**WORK REQUIRED**. Copy out each line of the material below with no changes.

**STORED DATA**.
# # # # # # #
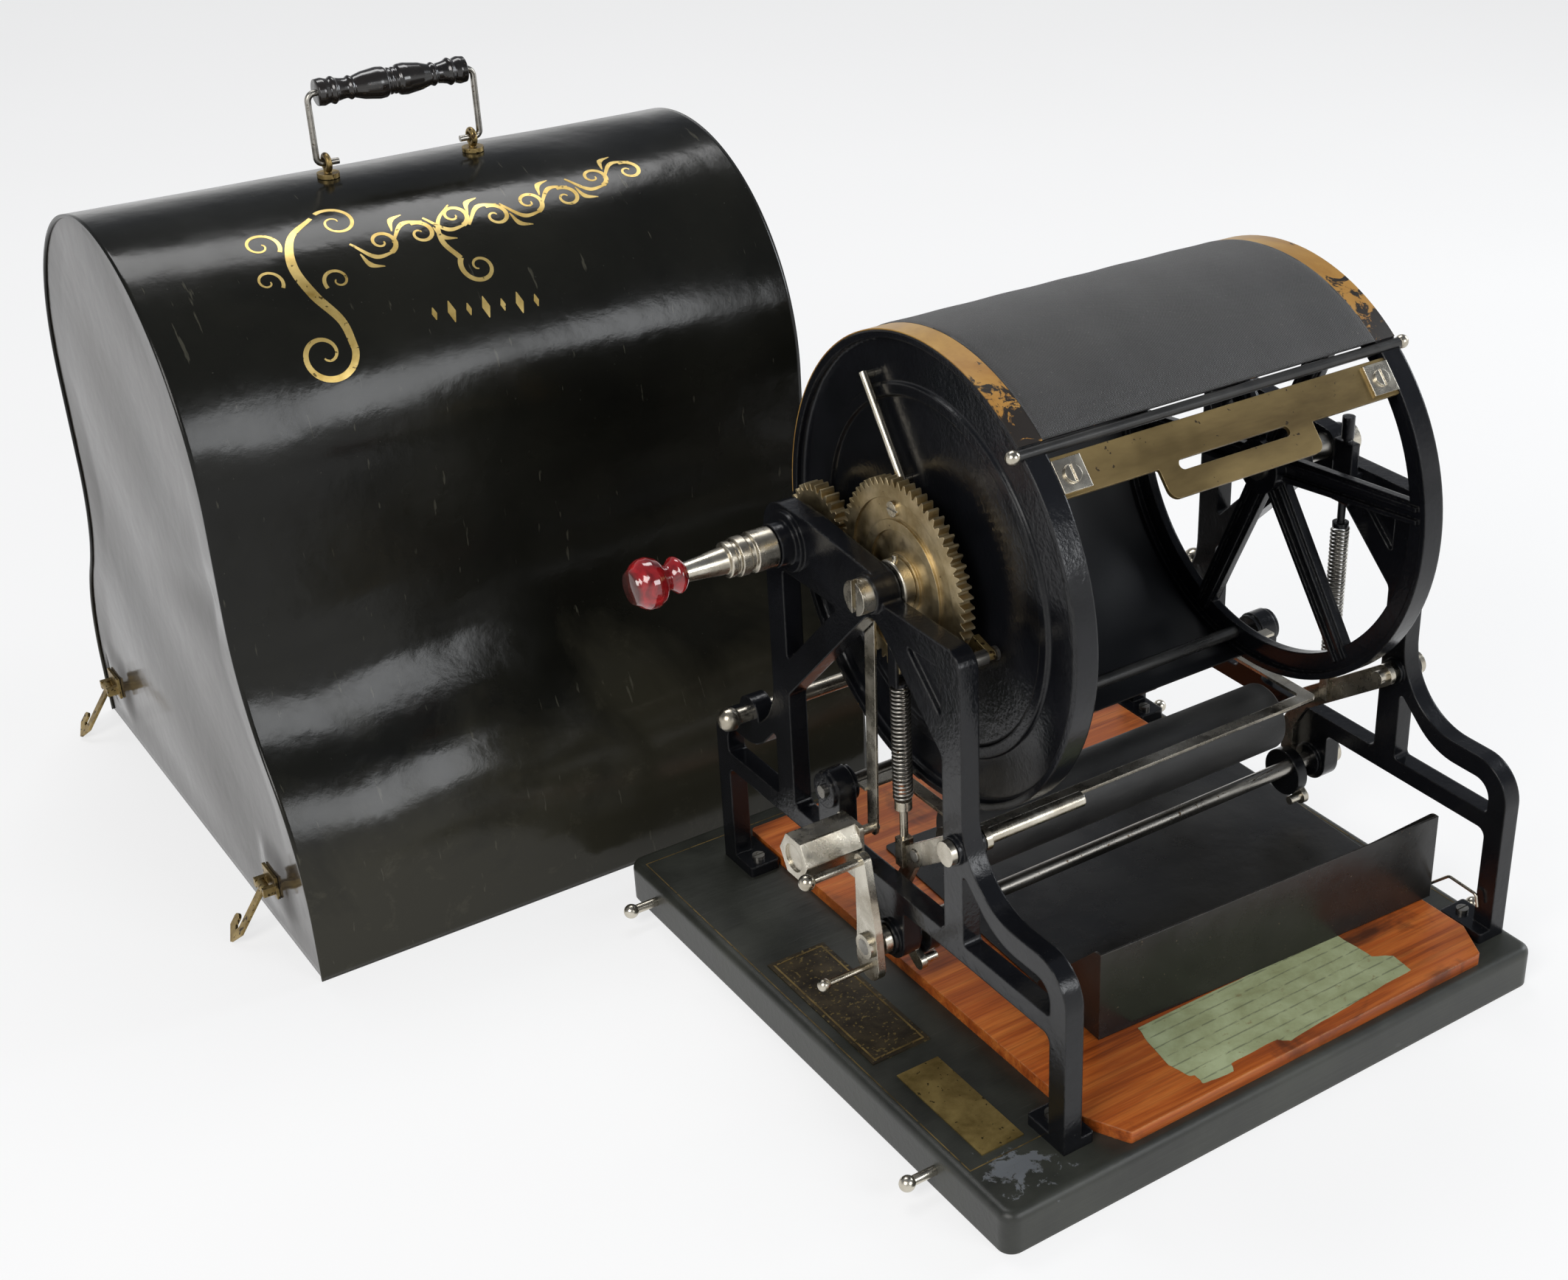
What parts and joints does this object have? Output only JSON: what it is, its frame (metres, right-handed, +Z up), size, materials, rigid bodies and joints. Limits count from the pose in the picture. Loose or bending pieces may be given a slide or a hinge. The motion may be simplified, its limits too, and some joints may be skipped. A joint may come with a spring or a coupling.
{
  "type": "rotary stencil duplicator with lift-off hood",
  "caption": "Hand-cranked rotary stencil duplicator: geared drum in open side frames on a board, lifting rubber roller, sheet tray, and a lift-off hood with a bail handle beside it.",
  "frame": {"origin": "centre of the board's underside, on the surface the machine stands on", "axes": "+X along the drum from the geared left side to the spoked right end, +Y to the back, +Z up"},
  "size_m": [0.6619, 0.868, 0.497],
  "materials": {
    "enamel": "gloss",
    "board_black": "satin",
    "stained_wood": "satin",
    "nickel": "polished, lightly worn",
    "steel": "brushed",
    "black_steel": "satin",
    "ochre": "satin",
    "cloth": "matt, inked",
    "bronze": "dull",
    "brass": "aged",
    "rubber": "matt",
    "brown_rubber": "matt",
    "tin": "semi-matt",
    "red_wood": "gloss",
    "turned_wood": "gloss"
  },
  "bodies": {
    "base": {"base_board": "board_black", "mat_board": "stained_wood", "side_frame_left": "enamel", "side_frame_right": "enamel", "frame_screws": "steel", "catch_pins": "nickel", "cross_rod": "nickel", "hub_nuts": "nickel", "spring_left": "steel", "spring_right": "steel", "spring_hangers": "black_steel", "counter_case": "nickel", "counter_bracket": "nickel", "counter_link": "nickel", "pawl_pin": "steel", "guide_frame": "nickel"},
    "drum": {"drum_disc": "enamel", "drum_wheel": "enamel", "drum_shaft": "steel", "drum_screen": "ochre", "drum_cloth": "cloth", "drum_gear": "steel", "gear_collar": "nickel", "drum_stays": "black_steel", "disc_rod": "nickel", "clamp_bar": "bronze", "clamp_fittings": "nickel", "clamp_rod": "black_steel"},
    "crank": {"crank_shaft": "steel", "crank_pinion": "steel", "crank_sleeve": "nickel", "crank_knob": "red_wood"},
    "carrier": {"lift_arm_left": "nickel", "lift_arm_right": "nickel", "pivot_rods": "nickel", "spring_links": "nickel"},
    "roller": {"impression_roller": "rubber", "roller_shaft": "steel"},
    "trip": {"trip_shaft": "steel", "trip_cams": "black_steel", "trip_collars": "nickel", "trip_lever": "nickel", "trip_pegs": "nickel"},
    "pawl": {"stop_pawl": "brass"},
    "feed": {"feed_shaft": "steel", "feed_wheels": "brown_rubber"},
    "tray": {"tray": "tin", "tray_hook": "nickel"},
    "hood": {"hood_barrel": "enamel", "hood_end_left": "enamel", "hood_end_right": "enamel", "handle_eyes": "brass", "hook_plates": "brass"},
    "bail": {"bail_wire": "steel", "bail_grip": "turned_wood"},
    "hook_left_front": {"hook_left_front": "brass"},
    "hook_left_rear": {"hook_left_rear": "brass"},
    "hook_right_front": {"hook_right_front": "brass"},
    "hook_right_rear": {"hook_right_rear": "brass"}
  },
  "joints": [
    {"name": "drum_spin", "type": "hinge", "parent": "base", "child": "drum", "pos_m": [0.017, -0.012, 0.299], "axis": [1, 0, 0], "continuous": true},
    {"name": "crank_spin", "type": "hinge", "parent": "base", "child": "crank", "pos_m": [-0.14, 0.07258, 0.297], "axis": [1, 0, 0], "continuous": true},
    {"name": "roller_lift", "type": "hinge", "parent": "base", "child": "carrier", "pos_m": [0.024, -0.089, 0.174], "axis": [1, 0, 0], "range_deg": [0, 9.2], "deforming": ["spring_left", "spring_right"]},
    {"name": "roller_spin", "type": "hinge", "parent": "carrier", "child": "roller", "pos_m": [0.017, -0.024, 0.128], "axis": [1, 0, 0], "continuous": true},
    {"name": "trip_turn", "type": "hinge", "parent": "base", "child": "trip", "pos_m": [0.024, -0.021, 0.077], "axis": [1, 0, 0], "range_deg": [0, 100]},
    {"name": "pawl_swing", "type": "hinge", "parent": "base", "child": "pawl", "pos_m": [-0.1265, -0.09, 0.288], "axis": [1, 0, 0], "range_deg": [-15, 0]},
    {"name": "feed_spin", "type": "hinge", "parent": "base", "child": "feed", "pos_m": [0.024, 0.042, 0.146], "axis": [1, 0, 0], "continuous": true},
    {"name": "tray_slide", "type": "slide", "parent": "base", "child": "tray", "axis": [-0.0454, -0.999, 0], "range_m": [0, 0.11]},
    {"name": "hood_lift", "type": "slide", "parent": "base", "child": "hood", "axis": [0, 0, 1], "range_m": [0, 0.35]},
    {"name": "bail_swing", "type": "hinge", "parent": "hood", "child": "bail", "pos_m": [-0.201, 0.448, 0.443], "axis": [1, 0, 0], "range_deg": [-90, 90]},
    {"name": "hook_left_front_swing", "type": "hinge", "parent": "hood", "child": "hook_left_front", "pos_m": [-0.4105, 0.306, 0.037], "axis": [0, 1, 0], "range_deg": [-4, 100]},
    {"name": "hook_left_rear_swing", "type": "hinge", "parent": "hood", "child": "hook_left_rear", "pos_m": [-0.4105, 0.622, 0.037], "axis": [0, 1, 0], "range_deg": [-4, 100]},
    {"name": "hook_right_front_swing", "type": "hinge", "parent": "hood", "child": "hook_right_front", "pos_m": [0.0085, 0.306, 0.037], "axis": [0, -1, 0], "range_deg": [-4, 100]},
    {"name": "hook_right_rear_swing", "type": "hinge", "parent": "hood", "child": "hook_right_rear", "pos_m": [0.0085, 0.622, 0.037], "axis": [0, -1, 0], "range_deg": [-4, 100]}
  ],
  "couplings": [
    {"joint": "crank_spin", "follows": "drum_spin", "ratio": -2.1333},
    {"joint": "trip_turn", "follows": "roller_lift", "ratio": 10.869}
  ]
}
# # # # # # #
**WORKED SOLUTION**.
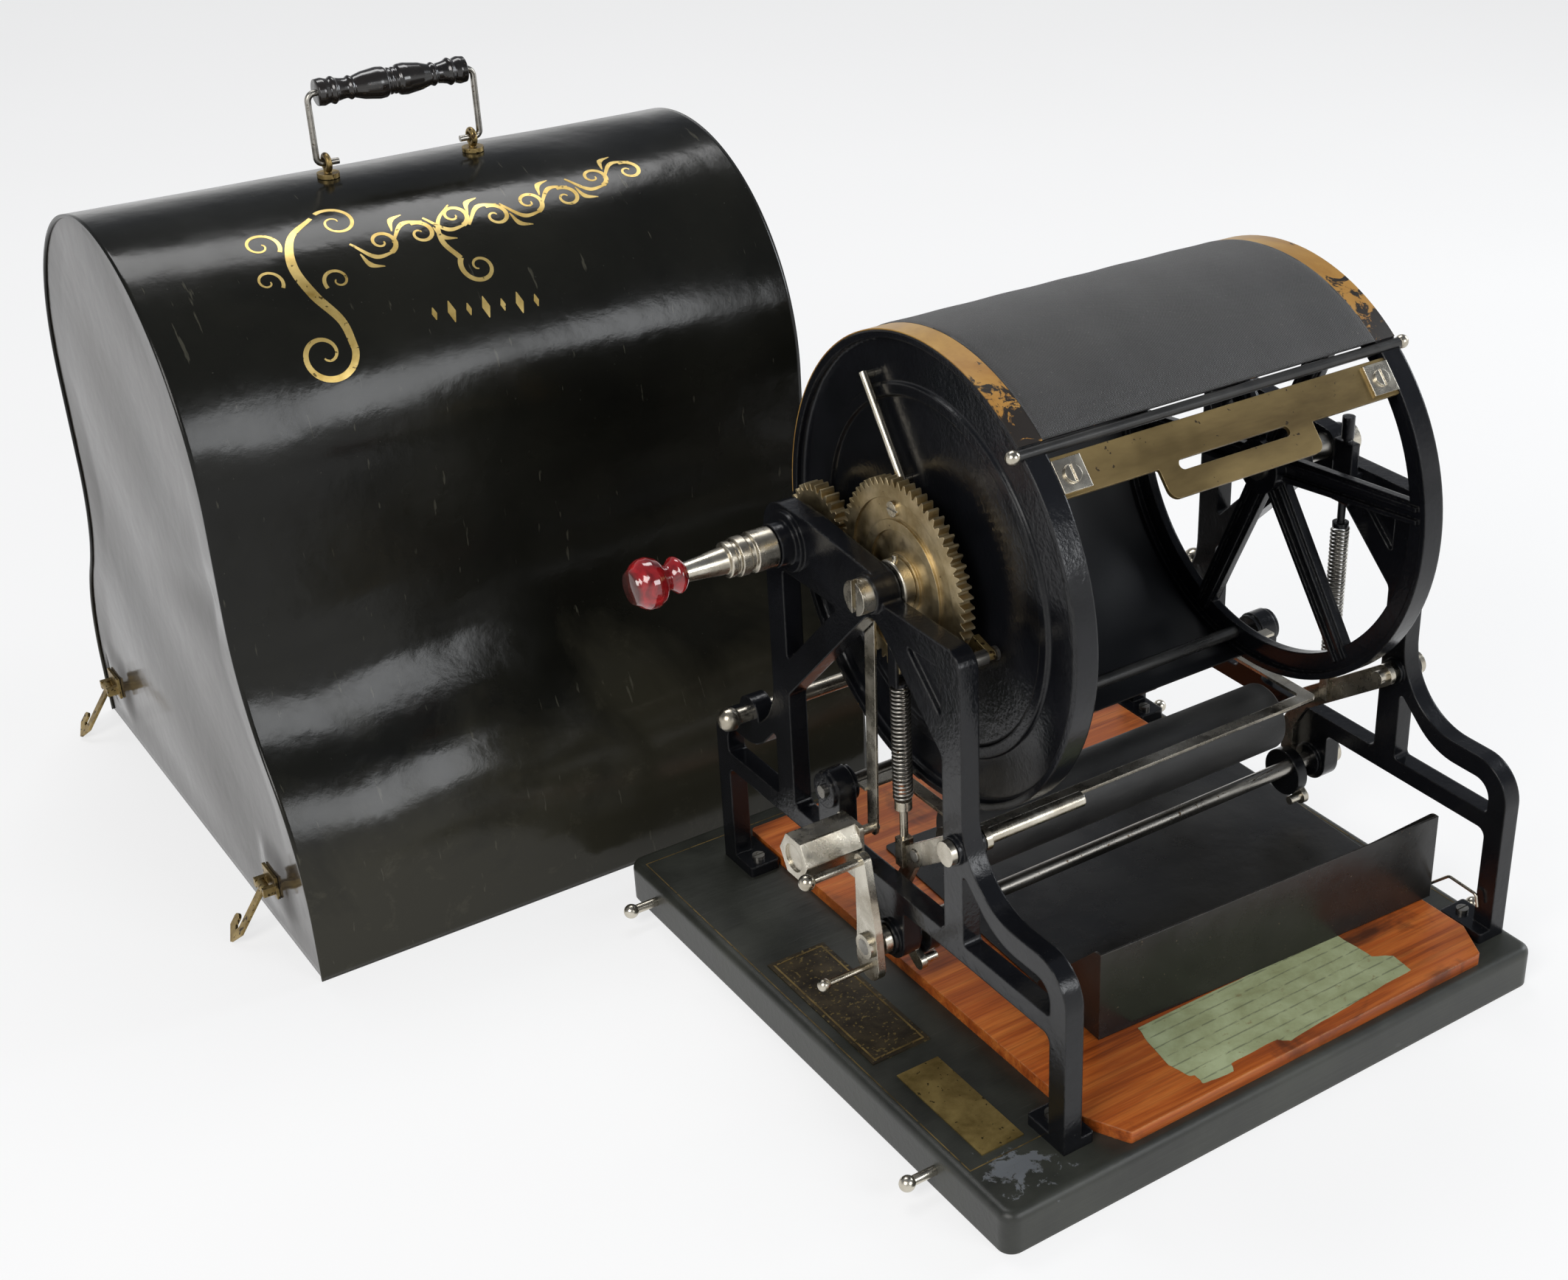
What parts and joints does this object have? Output only JSON: what it is, its frame (metres, right-handed, +Z up), size, materials, rigid bodies and joints. Limits count from the pose in the picture. Loose or bending pieces may be given a slide or a hinge. The motion may be simplified, its limits too, and some joints may be skipped. A joint may come with a spring or a coupling.
{
  "type": "rotary stencil duplicator with lift-off hood",
  "caption": "Hand-cranked rotary stencil duplicator: geared drum in open side frames on a board, lifting rubber roller, sheet tray, and a lift-off hood with a bail handle beside it.",
  "frame": {"origin": "centre of the board's underside, on the surface the machine stands on", "axes": "+X along the drum from the geared left side to the spoked right end, +Y to the back, +Z up"},
  "size_m": [0.6619, 0.868, 0.497],
  "materials": {
    "enamel": "gloss",
    "board_black": "satin",
    "stained_wood": "satin",
    "nickel": "polished, lightly worn",
    "steel": "brushed",
    "black_steel": "satin",
    "ochre": "satin",
    "cloth": "matt, inked",
    "bronze": "dull",
    "brass": "aged",
    "rubber": "matt",
    "brown_rubber": "matt",
    "tin": "semi-matt",
    "red_wood": "gloss",
    "turned_wood": "gloss"
  },
  "bodies": {
    "base": {"base_board": "board_black", "mat_board": "stained_wood", "side_frame_left": "enamel", "side_frame_right": "enamel", "frame_screws": "steel", "catch_pins": "nickel", "cross_rod": "nickel", "hub_nuts": "nickel", "spring_left": "steel", "spring_right": "steel", "spring_hangers": "black_steel", "counter_case": "nickel", "counter_bracket": "nickel", "counter_link": "nickel", "pawl_pin": "steel", "guide_frame": "nickel"},
    "drum": {"drum_disc": "enamel", "drum_wheel": "enamel", "drum_shaft": "steel", "drum_screen": "ochre", "drum_cloth": "cloth", "drum_gear": "steel", "gear_collar": "nickel", "drum_stays": "black_steel", "disc_rod": "nickel", "clamp_bar": "bronze", "clamp_fittings": "nickel", "clamp_rod": "black_steel"},
    "crank": {"crank_shaft": "steel", "crank_pinion": "steel", "crank_sleeve": "nickel", "crank_knob": "red_wood"},
    "carrier": {"lift_arm_left": "nickel", "lift_arm_right": "nickel", "pivot_rods": "nickel", "spring_links": "nickel"},
    "roller": {"impression_roller": "rubber", "roller_shaft": "steel"},
    "trip": {"trip_shaft": "steel", "trip_cams": "black_steel", "trip_collars": "nickel", "trip_lever": "nickel", "trip_pegs": "nickel"},
    "pawl": {"stop_pawl": "brass"},
    "feed": {"feed_shaft": "steel", "feed_wheels": "brown_rubber"},
    "tray": {"tray": "tin", "tray_hook": "nickel"},
    "hood": {"hood_barrel": "enamel", "hood_end_left": "enamel", "hood_end_right": "enamel", "handle_eyes": "brass", "hook_plates": "brass"},
    "bail": {"bail_wire": "steel", "bail_grip": "turned_wood"},
    "hook_left_front": {"hook_left_front": "brass"},
    "hook_left_rear": {"hook_left_rear": "brass"},
    "hook_right_front": {"hook_right_front": "brass"},
    "hook_right_rear": {"hook_right_rear": "brass"}
  },
  "joints": [
    {"name": "drum_spin", "type": "hinge", "parent": "base", "child": "drum", "pos_m": [0.017, -0.012, 0.299], "axis": [1, 0, 0], "continuous": true},
    {"name": "crank_spin", "type": "hinge", "parent": "base", "child": "crank", "pos_m": [-0.14, 0.07258, 0.297], "axis": [1, 0, 0], "continuous": true},
    {"name": "roller_lift", "type": "hinge", "parent": "base", "child": "carrier", "pos_m": [0.024, -0.089, 0.174], "axis": [1, 0, 0], "range_deg": [0, 9.2], "deforming": ["spring_left", "spring_right"]},
    {"name": "roller_spin", "type": "hinge", "parent": "carrier", "child": "roller", "pos_m": [0.017, -0.024, 0.128], "axis": [1, 0, 0], "continuous": true},
    {"name": "trip_turn", "type": "hinge", "parent": "base", "child": "trip", "pos_m": [0.024, -0.021, 0.077], "axis": [1, 0, 0], "range_deg": [0, 100]},
    {"name": "pawl_swing", "type": "hinge", "parent": "base", "child": "pawl", "pos_m": [-0.1265, -0.09, 0.288], "axis": [1, 0, 0], "range_deg": [-15, 0]},
    {"name": "feed_spin", "type": "hinge", "parent": "base", "child": "feed", "pos_m": [0.024, 0.042, 0.146], "axis": [1, 0, 0], "continuous": true},
    {"name": "tray_slide", "type": "slide", "parent": "base", "child": "tray", "axis": [-0.0454, -0.999, 0], "range_m": [0, 0.11]},
    {"name": "hood_lift", "type": "slide", "parent": "base", "child": "hood", "axis": [0, 0, 1], "range_m": [0, 0.35]},
    {"name": "bail_swing", "type": "hinge", "parent": "hood", "child": "bail", "pos_m": [-0.201, 0.448, 0.443], "axis": [1, 0, 0], "range_deg": [-90, 90]},
    {"name": "hook_left_front_swing", "type": "hinge", "parent": "hood", "child": "hook_left_front", "pos_m": [-0.4105, 0.306, 0.037], "axis": [0, 1, 0], "range_deg": [-4, 100]},
    {"name": "hook_left_rear_swing", "type": "hinge", "parent": "hood", "child": "hook_left_rear", "pos_m": [-0.4105, 0.622, 0.037], "axis": [0, 1, 0], "range_deg": [-4, 100]},
    {"name": "hook_right_front_swing", "type": "hinge", "parent": "hood", "child": "hook_right_front", "pos_m": [0.0085, 0.306, 0.037], "axis": [0, -1, 0], "range_deg": [-4, 100]},
    {"name": "hook_right_rear_swing", "type": "hinge", "parent": "hood", "child": "hook_right_rear", "pos_m": [0.0085, 0.622, 0.037], "axis": [0, -1, 0], "range_deg": [-4, 100]}
  ],
  "couplings": [
    {"joint": "crank_spin", "follows": "drum_spin", "ratio": -2.1333},
    {"joint": "trip_turn", "follows": "roller_lift", "ratio": 10.869}
  ]
}